How IAG is kickstarting a digital marketing revolution

IAG's head of digital technology and martech platforms reveals how the insurance giant is centralising and transforming marketing with a people, process and tech overhaul


Step 3: Tackle a single customer view

Alongside navigating the technology environment, IAG faced a data challenge. While a huge array of data exists across the organisation, significant chunks resided in data silos.

“We’ve effectively been changing the engine on the plane while we’re still flying the plane,” Burgess said. “Our core data environment is critical to driving martech and adtech, and the tech stack. It’s been a challenge, but we’re taking an innovative approach to both data and tech pieces.” 

As part of the shift to a centralised data model, IAG is moving from a traditional data warehouse environment to a big data approach where everything is pooled into one data lake.

 “We are contextualising that into what we call the ‘single view of customer’, then we’re building a customer analytical record, which is marrying all extended attributes of behavioural data. Those two things combined will be driving our martech and adtech.”

Burgess noted the difference between having a legal entity versus an analytical match of a customer using data. “You can use an analytical match to understand segments of cohorts of people, understand trends, behaviour, and do deep analysis around the types of products and services we should be delivering to our customers,” he said.

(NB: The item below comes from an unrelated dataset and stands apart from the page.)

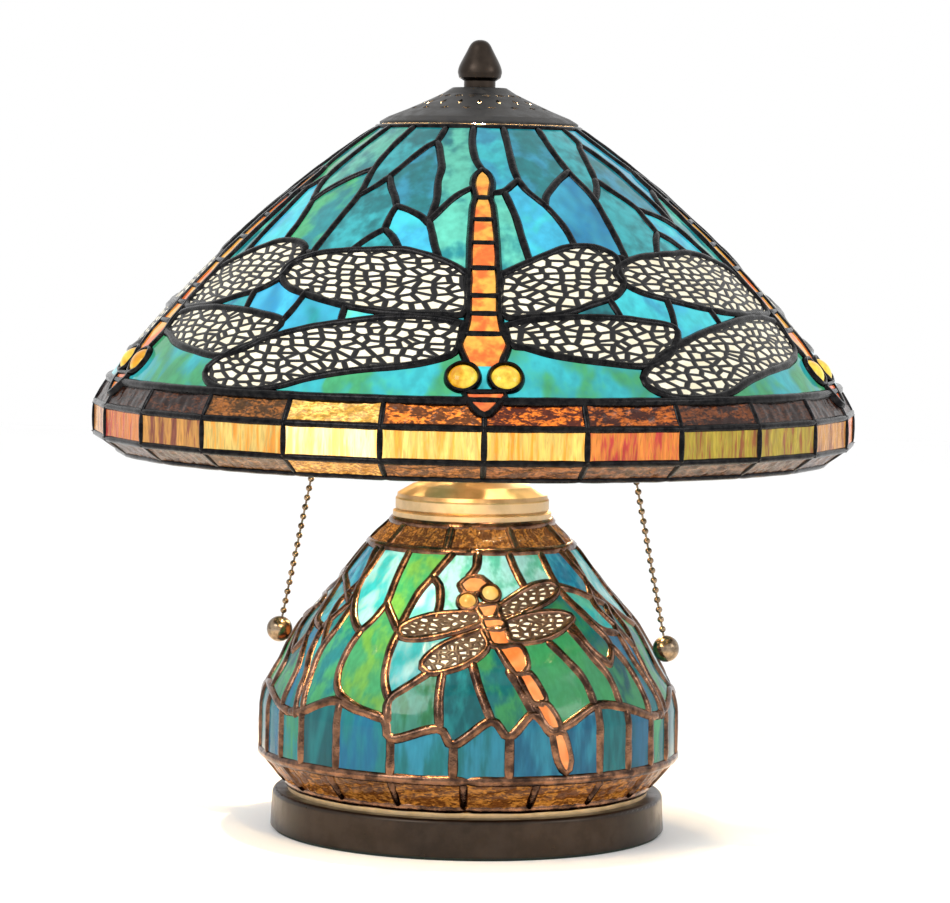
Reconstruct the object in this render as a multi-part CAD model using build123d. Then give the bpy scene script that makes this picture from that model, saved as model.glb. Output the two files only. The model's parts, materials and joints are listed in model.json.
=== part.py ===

“That’s different to the legal entity match. We’re at the point now of recreating what we had in BI, which was a lot of context built up over the course of five years and lots of embedded knowledge in people and those groups, in a way that gives us the confidence that we’re sending out communications to the right people.

“That’s the context the data team are working on at the moment, and that will allow us to accelerate delivery of campaigns.”


Step 4: Build the future marketer

Technology and process are just two of the three legs of any modern marketing stool, however. Burgess said work on fostering the “marketer of the future” is the third priority.

“Kicking off our marketing innovation build internally was effectively a change of practice internally bringing different marketing departments together,” he said. To help, IAG appointed its first group CMO, Brent Smart, in late 2016.

“Traditional marketing was about having a brief, working with an agency, and having the agency do the creative to a first brief. Execution of our channels was also outsourced, so we’d provide them with a whitelist and they’d execute then report back, which could take weeks. There’d be questions on if it was accurate, and if we’d measured the effectiveness of our campaigns. That’s not being effective.

“The skills and marketer of the future is something we’re now working on.”

As well as extensive platform training, marketing staff are sitting with IAG’s martech implementation partner on a daily basis to ensure skills around executing data-driven, digitally fuelled and iterative marketing campaigns are transferred.

“Changing that marketer of the future from a technology perspective is one thing; then there is the marketing operations that will be driving things, generating reporting, and understanding the effectiveness of campaigns,” Burgess said. “Again, that blend of marketing and technology is a new skill we’re working to develop internally.”

More execution capability from agencies must become internalised, Burgess said. “Once we digitise those processes, and have the collateral and creative under our control and ownership, this technology will allow us to assemble campaigns incredibly rapidly,” he said. “That’s what we’re aiming for.” 

What’s further helping foster agility is adopting a lean enterprise approach across the entire organisation, led by IAG CEO, Peter Harmer. With any change, executive endorsement is vital, Burgess claimed.

“I don’t believe when you’re trying to change an organisation internally that you can do it as a grassroots movement,” he said. “You will not achieve the outcomes you need to in order to affect lasting change.”

Now that marketing is coming together at IAG, a centralised martech plan has been established and campaigns have started rolling out, Burgess said change is well underway.

Step 5: Keep changing

Burgess’ next priority is scaling the martech platform to encompass all of IAG’s campaign activity. Key to that is the data piece, and looking at which of the 300 or more campaigns run today should be migrated, versus those that shouldn’t, he said.

The team also wants to up other channels outside of email, and is now working to enable SMS and outbound. Simultaneously, a team led by IAG’s personalisation engineering director, Willem Paling, is investigating how to improve adtech capabilities.

Burgess noted the insurance industry is ripe for disruption and shaking up marketing is part of a much larger change the organisation must go through if it’s to stay relevant in a connected customer age. 

“With the advent of autonomous vehicles, the sharing economy, and so on, we know traditional products, which have a typical 6-12 month lifespan based around renewal, are going to change dramatically,” he said.

“The work we’re doing in the data space for example, is about understanding our customers’ networks, relationships, their behaviour and their intent. It’s about creating the products and services that meet their needs, as opposed to insuring an asset.

“If we can insure you, your family and network and have a far more frequent interaction with you, then we become more relevant. We believe this will create growth for new products and services that meet your needs.

“This is setting us up to have far more relevant and timely conversations with you across channels as we develop those products and services of the future.”